## Source data

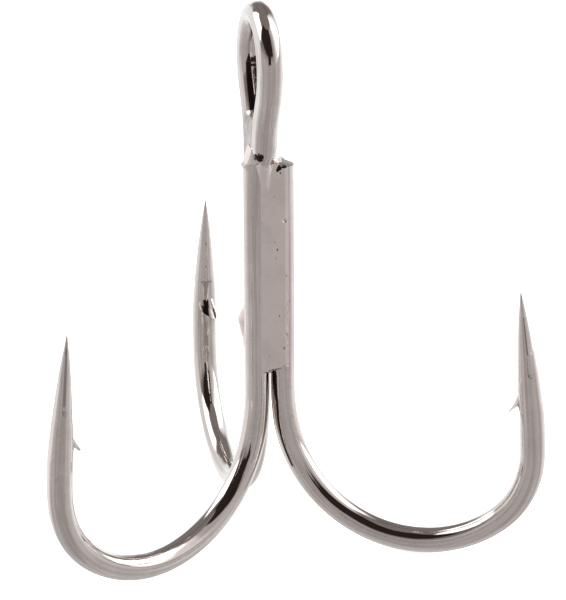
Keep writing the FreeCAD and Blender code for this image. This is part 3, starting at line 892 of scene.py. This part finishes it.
def hollow_shade_mask(nodes, place):
    """How much painted shade a point gets, inside the hollows beside the tail."""
    total = 0.0
    ragged = nodes.math("SUBTRACT", nodes.noise(place, scale=3600.0, detail=3.0), 0.5)
    for centre, radii in SHADED_HOLLOWS:
        centre = tuple(number * MM for number in centre)
        stretch = tuple(1 / (number * MM) for number in radii)
        scaled = nodes.scaled(nodes.vector("SUBTRACT", place, centre)[0], stretch)
        reach = nodes.vector("LENGTH", scaled)["Value"]
        reach = nodes.math("MULTIPLY_ADD", ragged, 0.9, reach)
        total = nodes.math("MAXIMUM", total, nodes.ramp(reach, 0.82, 1.0, 1.0, 0.0))
    return total


def plated(name, reflection_and_shade_streaks=None, colours=(FILLER, FILLER_DULL), rough=(0.13, 0.24)):
    """Bright nickel over steel: lengthwise marks on wire with painted dark reflections and shade as
    streaks, a cast skin on braze, painted shade in hollows and in the braze's pits.
    """
    material = bpy.data.materials.new(name)
    material.use_nodes = True
    nodes = Nodes(material.node_tree)
    place = nodes.add("ShaderNodeTexCoord").outputs["Object"]
    cloudy = nodes.noise(place, scale=420.0, detail=3.0)
    fine = nodes.noise(place, scale=5200.0, detail=3.0)
    speck = nodes.ramp(nodes.noise(place, scale=2300.0, detail=1.0), 0.70, 0.78)
    marks_and_shade = nodes.parts(nodes.attribute("marks_and_shade"))
    # painted shade in the hollows beside the tail
    shade_and_seam = hollow_shade_mask(nodes, place)
    relief = nodes.math("MULTIPLY", fine, 0.3)
    if reflection_and_shade_streaks is not None:
        grain = nodes.attribute("grain")
        parts = nodes.parts(grain)
        angle = nodes.math("DEGREES", nodes.math("ARCTAN2", parts[1], parts[0]))
        broad = nodes.noise(nodes.scaled(grain, (4.0, 4.0, 0.08)), scale=1.0, detail=2.0)
        lines = nodes.noise(nodes.scaled(grain, (22.0, 22.0, 0.45)), scale=1.0, detail=3.0, roughness=0.6)
        tone = nodes.sway(fine, 0.22, nodes.sway(cloudy, 0.35, nodes.sway(lines, 0.30, broad)))
        colour = nodes.mix(nodes.ramp(tone, 0.30, 0.66), NICKEL_DULL, NICKEL)
        rough = nodes.ramp(cloudy, 0.3, 0.8, 0.025, 0.055)
        rough = nodes.math("MULTIPLY_ADD", marks_and_shade[0], 0.07, rough)
        relief = nodes.math("MULTIPLY_ADD", lines, 0.5, relief)
        dashes = nodes.noise(nodes.scaled(grain, (9.0, 9.0, 2.6)), scale=1.0, detail=2.0)
        colour = nodes.mix(nodes.ramp(dashes, 0.70, 0.76, 0.0, 0.45), colour, OXIDE_AND_SHADE)
        # painted dark reflections and shade, as streaks along the wire
        dark = reflection_and_shade_mask(nodes, angle, parts[2], reflection_and_shade_streaks)
        colour = nodes.mix(nodes.math("MULTIPLY", marks_and_shade[1], 0.55), colour, OXIDE_AND_SHADE)
        colour = nodes.mix(nodes.math("MINIMUM", dark, 1.0), colour, OXIDE_AND_SHADE)
        # the darkest streak cores turn to painted black shade
        shade_and_seam = nodes.math("MAXIMUM", shade_and_seam, nodes.ramp(dark, 1.0, 1.35))
    else:
        skin = nodes.noise(place, scale=1100.0, detail=4.0, roughness=0.6)
        colour = nodes.mix(nodes.ramp(nodes.sway(skin, 0.5, cloudy), 0.38, 0.68), *colours)
        rough = nodes.ramp(skin, 0.35, 0.75, *rough)
        relief = nodes.math("MULTIPLY_ADD", skin, 0.6, relief)
        # painted shade in the braze's pits and under its lip, and its dark seam line
        shade_and_seam = nodes.math("MAXIMUM", shade_and_seam, marks_and_shade[0])
    colour = nodes.mix(nodes.math("MULTIPLY", speck, 0.25), colour, OXIDE_AND_SHADE)
    colour = nodes.mix(shade_and_seam, colour, SHADE_AND_SEAM_BLACK)
    rough = nodes.math("MULTIPLY_ADD", shade_and_seam, 0.4, rough)
    strength = BRAZE_BUMP if reflection_and_shade_streaks is None else WIRE_BUMP
    inputs = {"Strength": strength, "Distance": BUMP_HEIGHT, "Height": relief}
    bump = nodes.add("ShaderNodeBump", inputs).outputs[0]
    inputs = {"Base Color": colour, "Metallic": 1.0, "Roughness": rough, "Normal": bump}
    shader = nodes.add("ShaderNodeBsdfPrincipled", inputs)
    nodes.add("ShaderNodeOutputMaterial", {"Surface": shader.outputs[0]})
    return material


# ---- the pieces ----

BRAZE_FINISH = plated("nickel_braze")
NECK_FINISH = plated("nickel_neck_braze", colours=(NECK_GREY, NECK_DULL), rough=(0.18, 0.32))
BEAD_FINISH = plated("nickel_bead_braze", rough=(0.34, 0.50))


def place_piece(piece, node, finish):
    piece.data.materials.append(finish)
    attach(piece, BODY)
    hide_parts(node)


def build_wires():
    left = wire_piece("left_wire", single_route(), HOOKS["left"], 0.0, 11, left_burr)
    place_piece(left, "left_hook", plated("nickel_left_wire", REFLECTION_AND_SHADE_STREAKS["left"]))
    right = wire_piece("right_wire", single_route(), HOOKS["right"], 0.0, 12, right_slope)
    place_piece(right, "right_hook", plated("nickel_right_wire", REFLECTION_AND_SHADE_STREAKS["right"]))
    eyed = wire_piece("eyed_wire", eyed_route(), HOOKS["eyed"], EYED_SIDEWAYS, 13, taper_tail)
    place_piece(eyed, "eyed_hook", plated("nickel_eyed_wire", REFLECTION_AND_SHADE_STREAKS["eyed"]))


def build_braze():
    place_piece(front_web(), "front_braze", BRAZE_FINISH)
    rear_left = groove_bar("rear_left_fillet", EYED, LEFT, 0.66, 0.55, 41, rear_lump)
    place_piece(rear_left, "rear_left_braze", BEAD_FINISH)
    rear_right = groove_bar("rear_right_fillet", RIGHT, EYED, 0.74, 0.58, 51)
    place_piece(rear_right, "rear_right_braze", BRAZE_FINISH)
    place_piece(neck_fillet(), "neck_braze", NECK_FINISH)
    place_piece(left_end_fillet(), "left_end_braze", BRAZE_FINISH)
    place_piece(right_end_fillet(), "right_end_braze", BRAZE_FINISH)
    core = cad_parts["core_braze"]
    core.data.materials.clear()
    core.data.materials.append(BRAZE_FINISH)


# ---- surroundings ----

VIEW_AZIMUTH = math.radians(13.30)
VIEW_ELEVATION = math.radians(18.0)
VIEW_ROLL = math.radians(-0.34)
VIEW_TARGET = np.array([1.171, -0.277, 19.696])
VIEW_DISTANCE = 265.0
LENS = 203.2
VIEW_RIGHT = np.array([math.cos(VIEW_AZIMUTH), -math.sin(VIEW_AZIMUTH), 0.0])
VIEW_FRONT = np.array([-math.sin(VIEW_AZIMUTH), -math.cos(VIEW_AZIMUTH), 0.0])
SENSOR_WIDTH = 36.0


def make_camera():
    back = math.cos(VIEW_ELEVATION) * VIEW_FRONT + np.array([0.0, 0.0, math.sin(VIEW_ELEVATION)])
    up = np.cross(back, VIEW_RIGHT)
    rolled_right = math.cos(VIEW_ROLL) * VIEW_RIGHT + math.sin(VIEW_ROLL) * up
    rolled_up = np.cross(back, rolled_right)
    data = bpy.data.cameras.new("camera")
    data.lens = LENS
    data.sensor_width = SENSOR_WIDTH
    data.clip_start = 0.01
    data.clip_end = 20.0
    camera = bpy.data.objects.new("camera", data)
    spot = (VIEW_TARGET + VIEW_DISTANCE * back) * MM
    turn = Matrix((rolled_right, rolled_up, back)).transposed().to_4x4()
    camera.matrix_world = Matrix.Translation(Vector(spot)) @ turn
    bpy.context.scene.collection.objects.link(camera)
    bpy.context.scene.camera = camera


# Brightness of the tent's cloth, of its dark openings, of the table in front and at the sides, and of
# the soft boxes
TENT = 0.215
OPENING = 0.026
TABLE = 0.43
TABLE_SIDES = 0.53
SOFT_BOX = 2.6

# Soft boxes and openings of the light tent: azimuth to the right of the camera and elevation, in
# degrees, as (from, to, softness) each, and how bright the part is.
TENT_PARTS = (
    ((-150, -80, 12), (-14, 24, 12), 0.95),  # left glow
    ((38, 200, 10), (2, 66, 8), 0.52),  # right glow
    ((62, 150, 16), (6, 64, 8), 1.0),  # brighter middle of the right glow
    ((142, 230, 12), (20, 95, 9), TENT),  # tent's back
    ((-130, -72, 7), (22, 54, 6), SOFT_BOX),  # left soft box
    ((82, 131, 10), (8, 61, 7), SOFT_BOX),  # right soft box
    ((146, 172, 8), (-8, 11, 5), 1.2),  # rear right glow
    ((-10, 13, 3), (7, 26, 2), OPENING),  # gap in front
)

WARM_DARK = (1.0, 0.73, 0.65, 1.0)
WARM_GREY = (1.0, 0.925, 0.895, 1.0)
WARM_WHITE = (1.0, 0.985, 0.975, 1.0)
COOL_WHITE = (0.955, 0.99, 1.0, 1.0)


def edge(nodes, number, place, soft):
    """A soft edge: 0 to 1 as the number passes place, or 1 to 0 where soft is negative."""
    if soft > 0:
        return nodes.ramp(number, place - soft / 2, place + soft / 2)
    return nodes.ramp(number, place + soft / 2, place - soft / 2, 1.0, 0.0)


def between(nodes, number, low, high, soft):
    """1 between two soft edges and 0 outside them."""
    return nodes.math("MULTIPLY", edge(nodes, number, low, soft), edge(nodes, number, high, -soft))


def front_opening(nodes, azimuth, elevation):
    """The dark opening in front, whose lower edge rises to the left."""
    rise = nodes.math("MAXIMUM", nodes.math("MULTIPLY_ADD", azimuth, -0.24, 15.5), 19.5)
    above = nodes.ramp(nodes.math("SUBTRACT", elevation, rise), -1.2, 1.2)
    below = edge(nodes, elevation, 69, -3)
    across = between(nodes, azimuth, -66, 36, 4)
    return nodes.math("MULTIPLY", nodes.math("MULTIPLY", above, below), across)


def make_world():
    world = bpy.data.worlds.new("studio")
    bpy.context.scene.world = world
    world.use_nodes = True
    nodes = Nodes(world.node_tree)
    ray = nodes.add("ShaderNodeTexCoord").outputs["Generated"]
    right = nodes.vector("DOT_PRODUCT", ray, VIEW_RIGHT)["Value"]
    front = nodes.vector("DOT_PRODUCT", ray, VIEW_FRONT)["Value"]
    azimuth = nodes.math("DEGREES", nodes.math("ARCTAN2", right, front))
    elevation = nodes.math("DEGREES", nodes.math("ARCSINE", nodes.parts(ray)[2]))
    sideways = nodes.math("ABSOLUTE", azimuth)
    table = nodes.ramp(sideways, 34.0, 56.0, TABLE, TABLE_SIDES)
    behind = nodes.ramp(sideways, 68.0, 128.0)
    outer = nodes.math("MULTIPLY", behind, nodes.ramp(elevation, -48.0, -22.0, 0.15, 1.0))
    table = nodes.math("MULTIPLY_ADD", outer, 0.55, table)
    light = nodes.blend(nodes.ramp(elevation, 8.0, 22.0), table, TENT)
    for wide, high, bright in TENT_PARTS:
        mask = nodes.math("MULTIPLY", between(nodes, azimuth, *wide), between(nodes, elevation, *high))
        light = nodes.blend(mask, light, bright)
    light = nodes.blend(front_opening(nodes, azimuth, elevation), light, OPENING)
    tint = nodes.mix(nodes.linear(light, OPENING, TENT, 0.0, 1.0), WARM_DARK, WARM_GREY)
    tint = nodes.mix(nodes.linear(light, TENT, TABLE, 0.0, 1.0), tint, WARM_WHITE)
    cool = nodes.math("MULTIPLY", nodes.ramp(sideways, 60.0, 110.0), nodes.ramp(light, 0.3, 0.6))
    tint = nodes.mix(cool, tint, COOL_WHITE)
    shader = nodes.add("ShaderNodeBackground", {"Color": tint, "Strength": light})
    nodes.add("ShaderNodeOutputWorld", {"Surface": shader.outputs[0]})


FLOOR_REACH = 3.0
PAPER = (0.93, 0.93, 0.93, 1.0)
PAPER_DULL = (0.90, 0.90, 0.895, 1.0)


def make_floor():
    mesh = bpy.data.meshes.new("floor")
    corners = [(x * FLOOR_REACH, y * FLOOR_REACH, 0) for x, y in ((-1, -1), (1, -1), (1, 1), (-1, 1))]
    mesh.from_pydata(corners, [], [(0, 1, 2, 3)])
    floor = bpy.data.objects.new("floor", mesh)
    bpy.context.scene.collection.objects.link(floor)
    material = bpy.data.materials.new("floor_paper")
    material.use_nodes = True
    nodes = Nodes(material.node_tree)
    place = nodes.add("ShaderNodeTexCoord").outputs["Object"]
    tone = nodes.mix(nodes.noise(place, scale=14.0), PAPER_DULL, PAPER)
    inputs = {"Base Color": tone, "Roughness": 0.9, "Emission Color": tone, "Emission Strength": 0.85}
    shader = nodes.add("ShaderNodeBsdfPrincipled", inputs)
    nodes.add("ShaderNodeOutputMaterial", {"Surface": shader.outputs[0]})
    mesh.materials.append(material)
    floor.visible_glossy = False


OVERHEAD_SIZE = 1.6
OVERHEAD_POWER = 16.0
OVERHEAD_PLACE = (0.0, 0.2, 1.2)


def make_light():
    """A wide soft light overhead that lights the floor; the tent itself lights the metal."""
    data = bpy.data.lights.new("overhead", "AREA")
    data.shape = "DISK"
    data.size = OVERHEAD_SIZE
    data.energy = OVERHEAD_POWER
    light = bpy.data.objects.new("overhead", data)
    light.location = OVERHEAD_PLACE
    light.visible_glossy = False
    bpy.context.scene.collection.objects.link(light)


make_camera()
make_world()
make_floor()
make_light()
build_wires()
build_braze()
bpy.context.scene.view_settings.view_transform = "Standard"

bpy.context.view_layer.update()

## Direction
Your task is to quote the lines above, beginning with the first and ending with the one that holds "return total".

## Expected answer
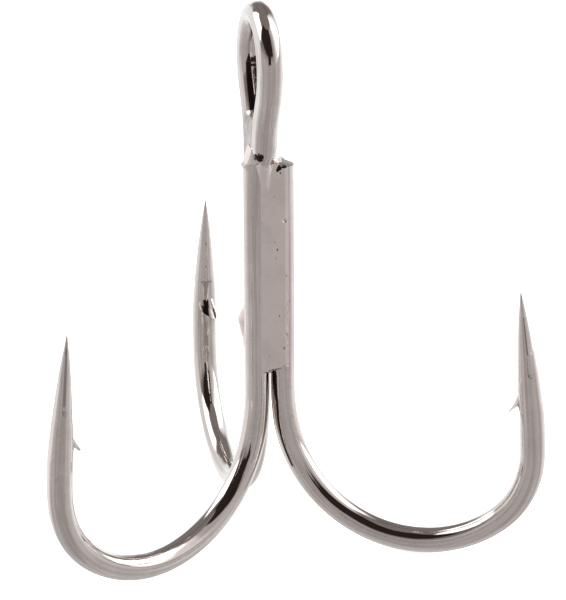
Keep writing the FreeCAD and Blender code for this image. This is part 3, starting at line 892 of scene.py. This part finishes it.
def hollow_shade_mask(nodes, place):
    """How much painted shade a point gets, inside the hollows beside the tail."""
    total = 0.0
    ragged = nodes.math("SUBTRACT", nodes.noise(place, scale=3600.0, detail=3.0), 0.5)
    for centre, radii in SHADED_HOLLOWS:
        centre = tuple(number * MM for number in centre)
        stretch = tuple(1 / (number * MM) for number in radii)
        scaled = nodes.scaled(nodes.vector("SUBTRACT", place, centre)[0], stretch)
        reach = nodes.vector("LENGTH", scaled)["Value"]
        reach = nodes.math("MULTIPLY_ADD", ragged, 0.9, reach)
        total = nodes.math("MAXIMUM", total, nodes.ramp(reach, 0.82, 1.0, 1.0, 0.0))
    return total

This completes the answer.